» **EXERCISE DIRECTIONS**:
Below this line is the material. Write out only its lines from the one containing "cad_parts[node].hide_render = cad_parts[node].hide_viewport" through the one containing "obj.data.transform(world)", both kept, exactly.

..............................

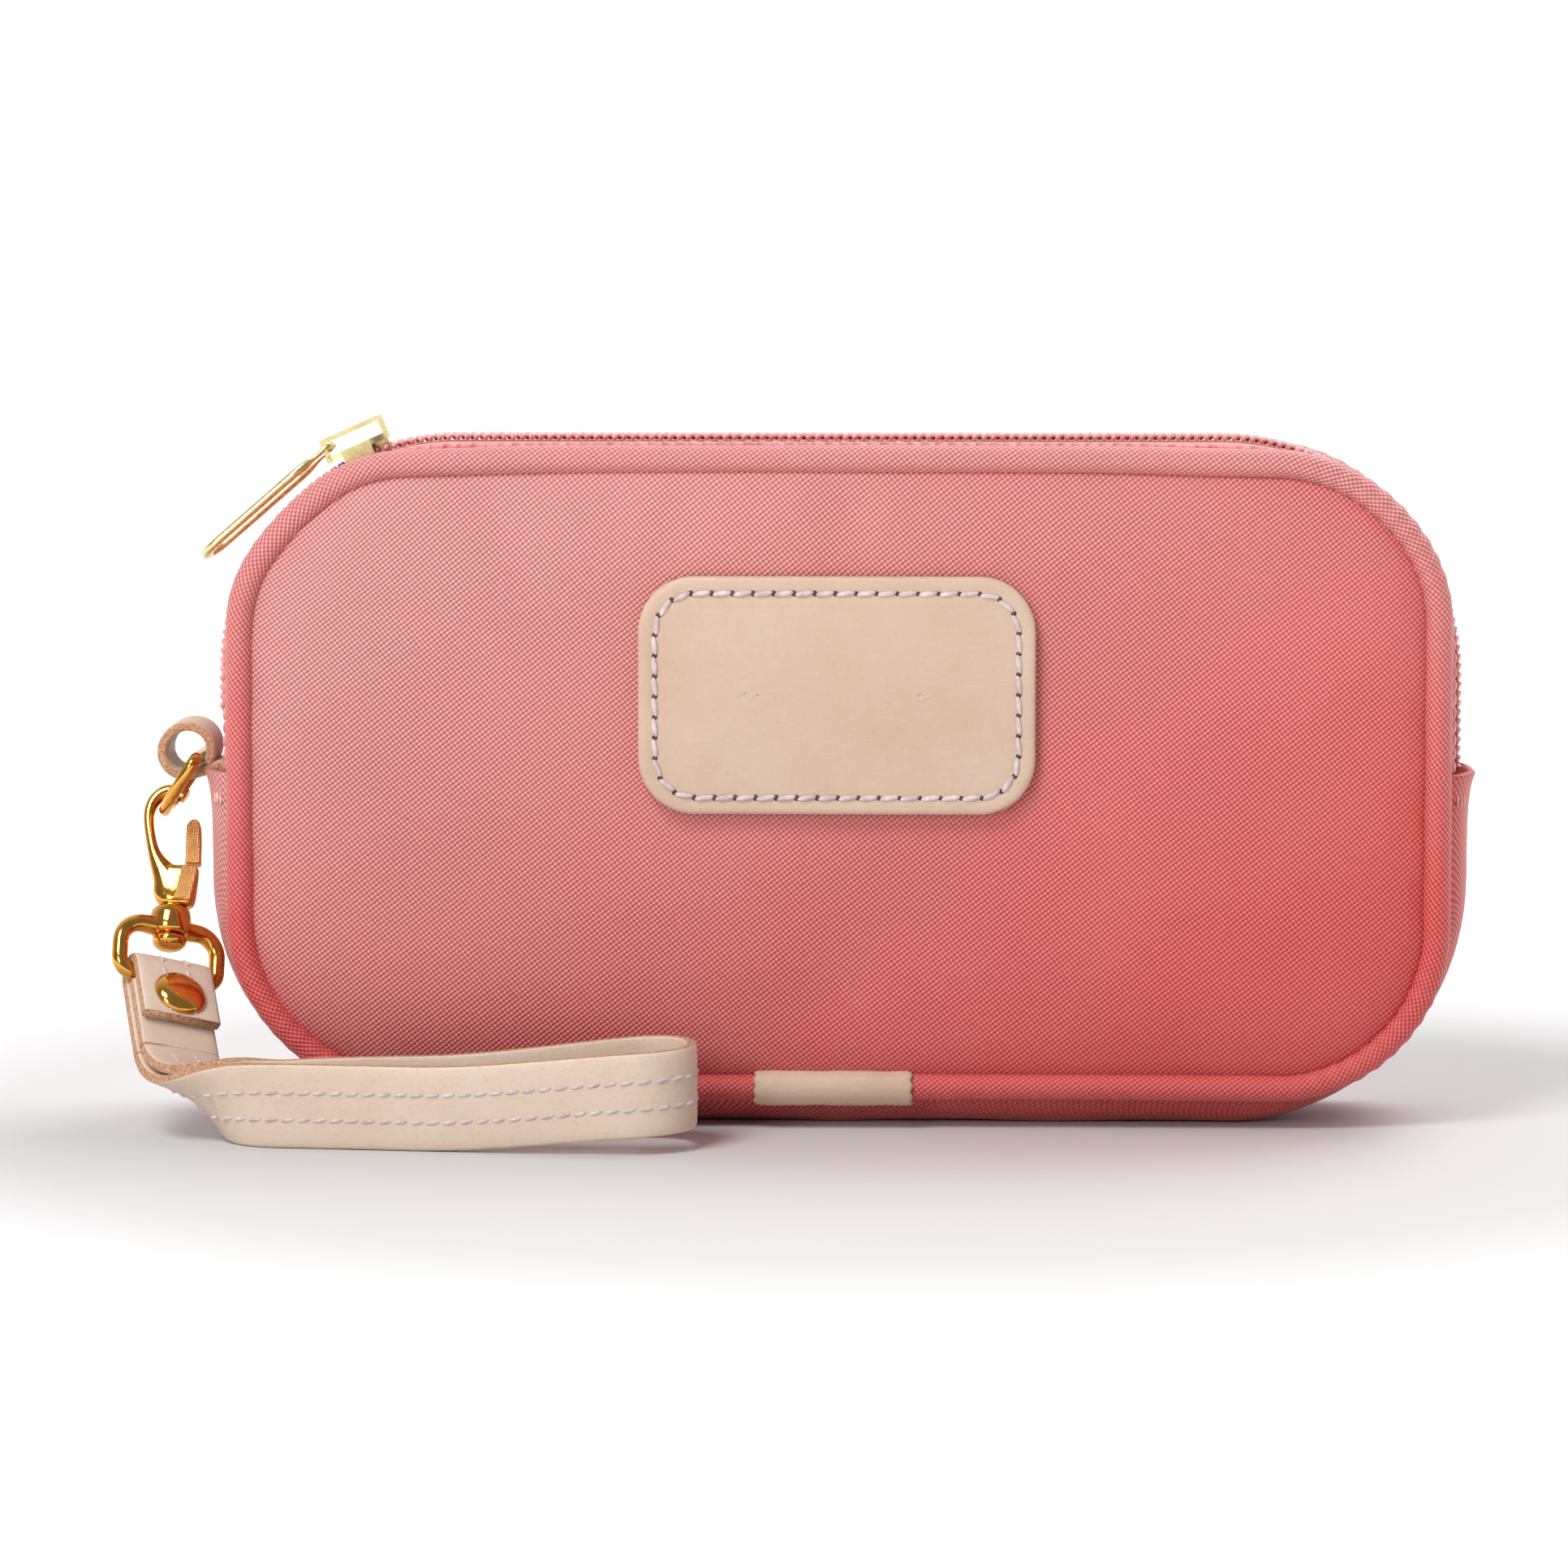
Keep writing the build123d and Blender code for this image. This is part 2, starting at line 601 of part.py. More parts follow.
KNOB_R = 2.8
KNOB_H = 2.4
with BuildPart() as swivel_stem:
    with BuildSketch(STEM_PLANE.offset(BODY_LOW + 2.6)):
        Circle(STEM_R - 0.02)
    extrude(amount=BOSS_LOW - 0.15 - BODY_LOW - 2.6)
    with BuildSketch(STEM_PLANE.offset(BOSS_LOW - 0.15)):
        Circle(KNOB_R)
    extrude(amount=-KNOB_H)
    fillet(swivel_stem.edges().group_by(Axis.Z)[0], 0.9)
save(swivel_stem.part, "swivel_stem")

# --------------------------------------------------------------- swivel eye
eye_turn = radians(EYE_TURN)
eye_along = HOOK_PLANE.x_dir * cos(eye_turn) - HOOK_PLANE.z_dir * sin(eye_turn)
EYE_PLANE = Plane(HOOK_PLANE.origin, x_dir=eye_along, z_dir=eye_along.cross(HOOK_PLANE.y_dir))
with BuildPart() as swivel_eye:
    with BuildLine(EYE_PLANE) as eye_line:
        FilletPolyline(
            (EYE_W / 2, EYE_TOP),
            (EYE_W / 2, EYE_LOW),
            (-EYE_W / 2, EYE_LOW),
            (-EYE_W / 2, EYE_TOP),
            radius=(EYE_SHOULDER, EYE_CORNER, EYE_CORNER, EYE_SHOULDER),
            close=True,
        )
    eye_path = eye_line.wire()
    with BuildSketch(Plane(eye_path @ 0, z_dir=eye_path % 0)):
        Circle(EYE_WIRE / 2)
    sweep(path=eye_path)
    with BuildSketch(STEM_PLANE.offset(BOSS_LOW)):
        Circle(BOSS_R)
    extrude(amount=BOSS_TOP - BOSS_LOW)
    with BuildSketch(STEM_PLANE.offset(BOSS_LOW - 1)):
        Circle(STEM_R + 0.05)
    extrude(amount=BOSS_TOP - BOSS_LOW + 2, mode=Mode.SUBTRACT)
save(swivel_eye.part, "swivel_eye")

# -------------------------------------------------------------- wrist strap
# The strap's own frame at the eye: width, down its length, and its face.
strap_bar = EYE_PLANE.from_local_coords(Vector(0, EYE_LOW, 0))
strap_across = EYE_PLANE.x_dir
lay_down = Vector(0.207, -0.744, -0.635)
strap_down = (lay_down - strap_across * lay_down.dot(strap_across)).normalized()
strap_face = strap_down.cross(strap_across)
SIDE_PLANE = Plane(strap_bar, x_dir=strap_face, z_dir=strap_across)  # y runs up the strap
WRAP_IN = EYE_WIRE / 2 + 0.1
WRAP_OUT = WRAP_IN + STRAP_T
LAYERS_L = 16.0  # the riveted end, below the bar
UNDER_X = -(WRAP_IN + WRAP_OUT) / 2
sign_up = 1 if SIDE_PLANE.y_dir.dot(strap_down) < 0 else -1


def strap_slab(x_low, x_high, down_from, down_to):
    """A flat length of strap, seen from its edge, in SIDE_PLANE."""
    middle = ((x_low + x_high) / 2, -sign_up * (down_from + down_to) / 2)
    with Locations(middle):
        Rectangle(x_high - x_low, down_to - down_from)


POST_R = 1.3
with BuildPart() as rivet_drill:
    with BuildSketch(Plane(strap_bar + strap_down * RIVET_DOWN - strap_face * 6, z_dir=strap_face)):
        Circle(POST_R + 0.02)
    extrude(amount=12)

with BuildPart() as strap_end:
    with BuildSketch(SIDE_PLANE.offset(-STRAP_W / 2)):
        Circle(WRAP_OUT)
        strap_slab(WRAP_IN, WRAP_OUT, 0, FLAP_L)
        strap_slab(-WRAP_OUT, -WRAP_IN, 0, LAYERS_L)
        Circle(WRAP_IN, mode=Mode.SUBTRACT)
        with Locations((0, -sign_up * WRAP_OUT / 2)):
            Rectangle(2 * WRAP_IN, WRAP_OUT, mode=Mode.SUBTRACT)
    extrude(amount=STRAP_W)
    add(rivet_drill.part, mode=Mode.SUBTRACT)
save(strap_end.part, "strap_end")

with BuildPart() as strap_tail:
    with BuildSketch(SIDE_PLANE.offset(-STRAP_W / 2)):
        strap_slab(-STRAP_T / 2, STRAP_T / 2, WRAP_IN + 0.6, LAYERS_L)
    extrude(amount=STRAP_W)
    add(rivet_drill.part, mode=Mode.SUBTRACT)
save(strap_tail.part, "strap_tail")

CAP_H = 1.7
CAP_EDGE = 0.5
with BuildPart() as rivet_cap:
    with BuildSketch(
        Plane(strap_bar + strap_down * RIVET_DOWN + strap_face * (WRAP_OUT + 0.02), z_dir=strap_face)
    ):
        Circle(RIVET_CAP_D / 2)
    extrude(amount=CAP_H)
    cap_rim = rivet_cap.faces().sort_by(Axis(strap_bar, strap_face))[-1].edges()
    fillet(cap_rim, CAP_H - CAP_EDGE)
save(rivet_cap.part, "rivet_cap")

BACK_H = 0.8
with BuildPart() as rivet_post:
    with BuildSketch(
        Plane(strap_bar + strap_down * RIVET_DOWN - strap_face * (WRAP_OUT + 0.02), z_dir=strap_face)
    ):
        Circle(POST_R)
    extrude(amount=2 * WRAP_OUT + 0.03)
    with BuildSketch(
        Plane(strap_bar + strap_down * RIVET_DOWN - strap_face * (WRAP_OUT + 0.02), z_dir=-strap_face)
    ):
        Circle(RIVET_CAP_D / 2 - 0.3)
    extrude(amount=BACK_H)
save(rivet_post.part, "rivet_post")

# Below the rivet the two layers part, turn on edge and run along the floor.
MEET_GAP = 0.1
twist_start = strap_bar + strap_down * (LAYERS_L + MEET_GAP) + strap_face * (UNDER_X / 2)
twist_end = Vector(LOOP_LEFT_X - MEET_GAP, LOOP_Y, STRAP_W / 2)
TWIST_PULL = 9.0  # how long each end keeps its direction
TWIST_STEPS = 7


def twist_section(part_way, side):
    """One cross section of a strap layer between the rivet and the loop."""
    t = part_way
    handles = (
        twist_start,
        twist_start + strap_down * TWIST_PULL,
        twist_end - Vector(TWIST_PULL, 0, 0),
        twist_end,
    )
    weights = ((1 - t) ** 3, 3 * t * (1 - t) ** 2, 3 * t**2 * (1 - t), t**3)
    middle = Vector(0, 0, 0)
    for handle, weight in zip(handles, weights):
        middle += handle * weight
    slopes = (-((1 - t) ** 2), (1 - t) * (1 - 3 * t), t * (2 - 3 * t), t**2)
    along = Vector(0, 0, 0)
    for handle, slope in zip(handles, slopes):
        along += handle * slope
    along = along.normalized()
    turn = t * t * (3 - 2 * t)
    across = strap_across * (1 - turn) + Vector(0, 0, -1) * turn
    across = (across - along * across.dot(along)).normalized()
    face = along.cross(across)
    spread = -UNDER_X / 2 * (1 - turn) + LOOP_NARROW * turn
    middle += face * (side * spread)
    reach_down = STRAP_W / 2 * abs(across.Z) + STRAP_T / 2 * abs(face.Z)
    middle += Vector(0, 0, max(reach_down - middle.Z, 0))
    with BuildSketch(Plane(middle, x_dir=across, z_dir=along)) as section:
        Rectangle(STRAP_W, STRAP_T)
    return section.sketch


for side, name in ((-1, "strap_twist_near"), (1, "strap_twist_far")):
    with BuildPart() as strap_twist:
        loft([twist_section(step / TWIST_STEPS, side) for step in range(TWIST_STEPS + 1)], ruled=True)
    save(strap_twist.part, name)

with BuildPart() as strap_loop:
    with BuildSketch(Plane.XY):
        for grow, mode in ((STRAP_T / 2, Mode.ADD), (-STRAP_T / 2, Mode.SUBTRACT)):
            with BuildSketch(mode=Mode.PRIVATE) as two_ends:
                with Locations((LOOP_LEFT_X, LOOP_Y)):
                    Circle(LOOP_NARROW + grow)
                with Locations((LOOP_RIGHT_X, LOOP_Y)):
                    Circle(LOOP_WIDE + grow)
            add(make_hull(two_ends.sketch.edges()), mode=mode)
        with Locations((LOOP_LEFT_X, LOOP_Y)):
            Rectangle(20, 20, align=(Align.MAX, Align.CENTER), mode=Mode.SUBTRACT)
    extrude(amount=STRAP_W)
save(strap_loop.part, "strap_loop")
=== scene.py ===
import logging
from dataclasses import dataclass, field
from enum import Enum
from typing import List, Optional, Sequence, Tuple

import bpy
import numpy as np
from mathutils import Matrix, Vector


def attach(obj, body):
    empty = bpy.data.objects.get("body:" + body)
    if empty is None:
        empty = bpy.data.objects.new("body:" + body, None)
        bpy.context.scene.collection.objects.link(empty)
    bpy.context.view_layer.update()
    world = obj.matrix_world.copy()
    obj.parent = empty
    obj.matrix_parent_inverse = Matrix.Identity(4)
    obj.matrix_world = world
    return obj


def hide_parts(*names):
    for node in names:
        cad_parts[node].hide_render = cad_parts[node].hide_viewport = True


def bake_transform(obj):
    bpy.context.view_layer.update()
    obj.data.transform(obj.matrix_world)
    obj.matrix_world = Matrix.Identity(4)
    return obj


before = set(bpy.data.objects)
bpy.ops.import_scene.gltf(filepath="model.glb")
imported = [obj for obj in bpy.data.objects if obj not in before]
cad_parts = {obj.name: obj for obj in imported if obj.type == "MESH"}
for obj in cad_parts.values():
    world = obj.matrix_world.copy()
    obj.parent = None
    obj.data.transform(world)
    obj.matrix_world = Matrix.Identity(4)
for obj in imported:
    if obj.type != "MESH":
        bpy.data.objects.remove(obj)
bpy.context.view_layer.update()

LOG = logging.getLogger("wristlet")
MM = 0.001
TURN = 2 * np.pi
Array = np.ndarray


class Band(Enum):
    """Which part of the gusset's closed line a strip of cloth follows."""

    BOTTOM = -1
    TOP = 1


class Face(Enum):
    """Front or back of the pouch."""

    FRONT = -1
    BACK = 1

    @property
    def label(self) -> str:
        """Its name as pieces and nodes write it."""
        return self.name.lower()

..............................

» **THE SOLUTION**:
        cad_parts[node].hide_render = cad_parts[node].hide_viewport = True


def bake_transform(obj):
    bpy.context.view_layer.update()
    obj.data.transform(obj.matrix_world)
    obj.matrix_world = Matrix.Identity(4)
    return obj


before = set(bpy.data.objects)
bpy.ops.import_scene.gltf(filepath="model.glb")
imported = [obj for obj in bpy.data.objects if obj not in before]
cad_parts = {obj.name: obj for obj in imported if obj.type == "MESH"}
for obj in cad_parts.values():
    world = obj.matrix_world.copy()
    obj.parent = None
    obj.data.transform(world)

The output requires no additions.